Malheur à ceux qui ne plaisaient pas à Schönberg ! Ce volume rappelle la dureté cassante d’avis formulés sur l’un ou l’autre de ses confrères. Ainsi, le séjour barcelonais du maître, en 1931 et 1932, ne fut pas un époque heureuse pour Manuel de Falla. Peu avant Noël 1931, Schönberg ironise fortement à propos de l’auteur de « L’Amour sorcier ». Il écrit qu’il « espérait […] que le ciel méridional et les paysages espagnols exerceraient sur moi une influence bénéfique et que mon séjour ici m’inciterait à nouveau à écrire quelque chose de tonal. » (p. 803) Il n’en fut rien. Plus tard et au cours des années californiennes, le voisin de Schönberg – un nommé Igor Stravinsky – l’agace au plus haut point. Quant à Arturo Toscanini, il est l’objet de la détestation de Schönberg. À table avec Otto Klemperer au milieu d’un restaurant fréquenté par des mélomanes, il se déchaîne à voix haute contre le célébrissime chef d’orchestre Italien. En 1950, sa plume est sans indulgence : « Cet habile intrigant […] mérite davantage votre attention par ses qualités de musico-politicien que par celles de musicien. » (p. 1440). Schönberg en est resté à l’aversion qu’éprouvait quatre décennies auparavant Toscanini à l’égard de Mahler. Ils étaient alors les chefs-vedettes et rivaux du Metropolitan Opera de New-York.

Alors qu’Otto Klemperer aura été un serviteur dévoué et impeccable des œuvres de Schönberg, leur auteur se querelle régulièrement avec lui. L’expérience commune de la relégation outre Atlantique n’adoucit rien à des démêlés ayant débuté depuis des lustres. Les deux hommes ressemblent à des élèves d’une école primaire s’affrontant au milieu d’une cour de récréation. En 1944, Schönberg donne l’estocade à un être pourtant frappé par une accumulation de malheurs divers : « L’incompétence de Klemperer m’apparut de façon surprenante le jour où je fus amené à réaliser qu’il était incapable d’harmoniser le moindre choral et qu’il ne pouvait se faire une idée de ma musique qu’en la jouant au piano. » (p. 1217). Propos à tout le moins cruels ! Quelques années plus tard, Schönberg s’en prend au grand chef suisse Ernest Ansermet. Ses fulminations appartiennent à une lettre écrite le 3 janvier 1949 et destinée à Max Deutsch, l’un de ses disciples.
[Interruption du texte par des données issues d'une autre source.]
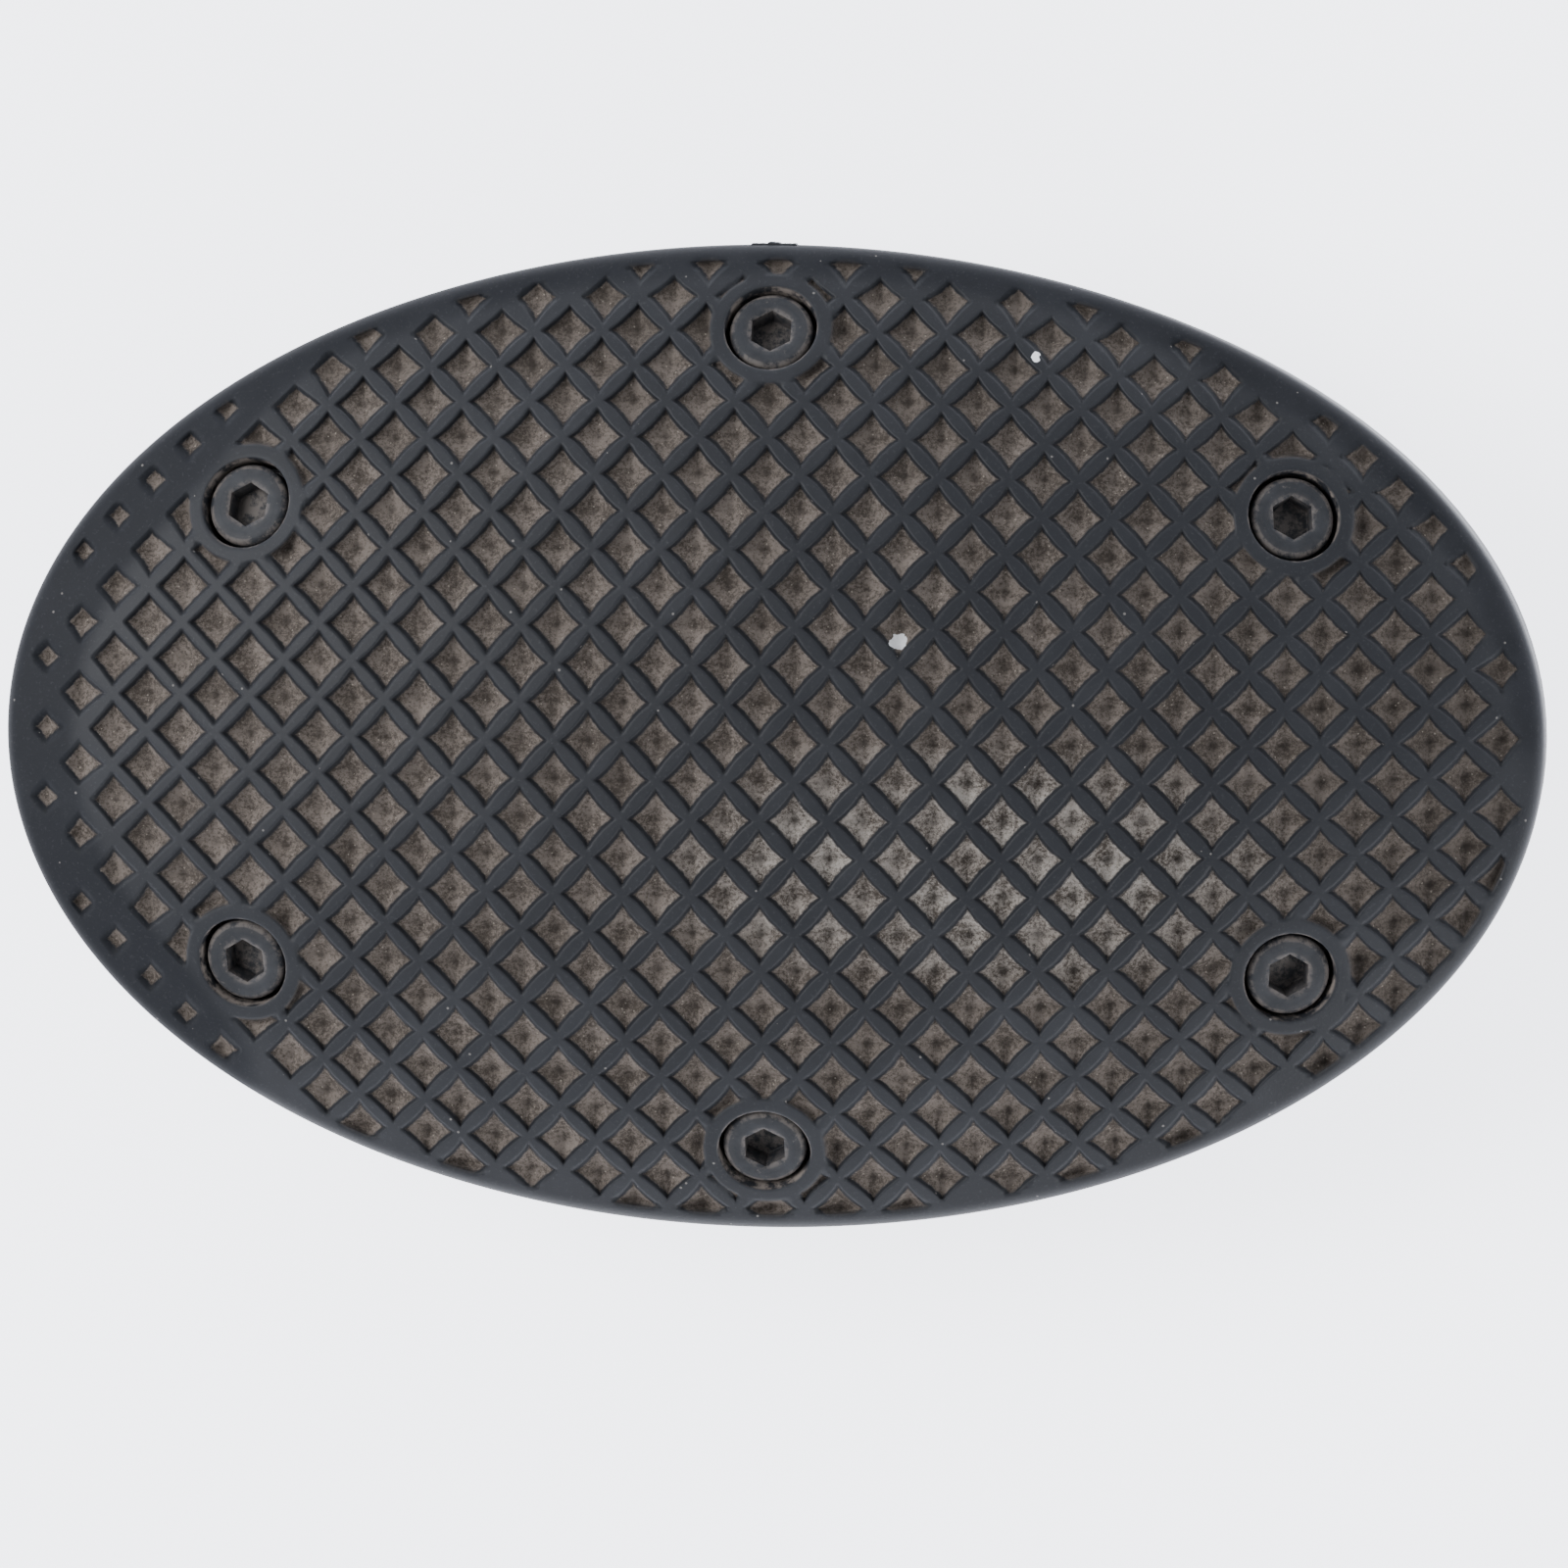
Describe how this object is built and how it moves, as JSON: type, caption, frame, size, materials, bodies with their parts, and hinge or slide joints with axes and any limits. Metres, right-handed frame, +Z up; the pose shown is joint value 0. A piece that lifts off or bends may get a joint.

Cette correspondance n’appartient pas au volume Albèra-Collot. Mais elle pourrait s’y trouver.

Schönberg y reproche au vaniteux Ansermet d’avoir empêché l’exécution de ses œuvres à Genève depuis près d’un demi-siècle. Vrai ou faux ? Vrai. Ansermet était inféodé à Stravinsky et antisémite. En d’autres termes, un génie comme Schönberg était évidemment dépendant du bon vouloir d’interprètes de premier ordre, des artistes qu’il n’épargnait pas. On a beau appartenir au cercle très resserré des géants, on n’en est pas moins homme. Tout comme homme d’affaires. Un compositeur dont les partitions ne sont pas jouées perd des revenus. Schönberg le savait bien.

Dr. Philippe Olivier

Éditions de la Philharmonie de Paris et Contrechamps Éditions, 1563 pages, 2024, 42 €.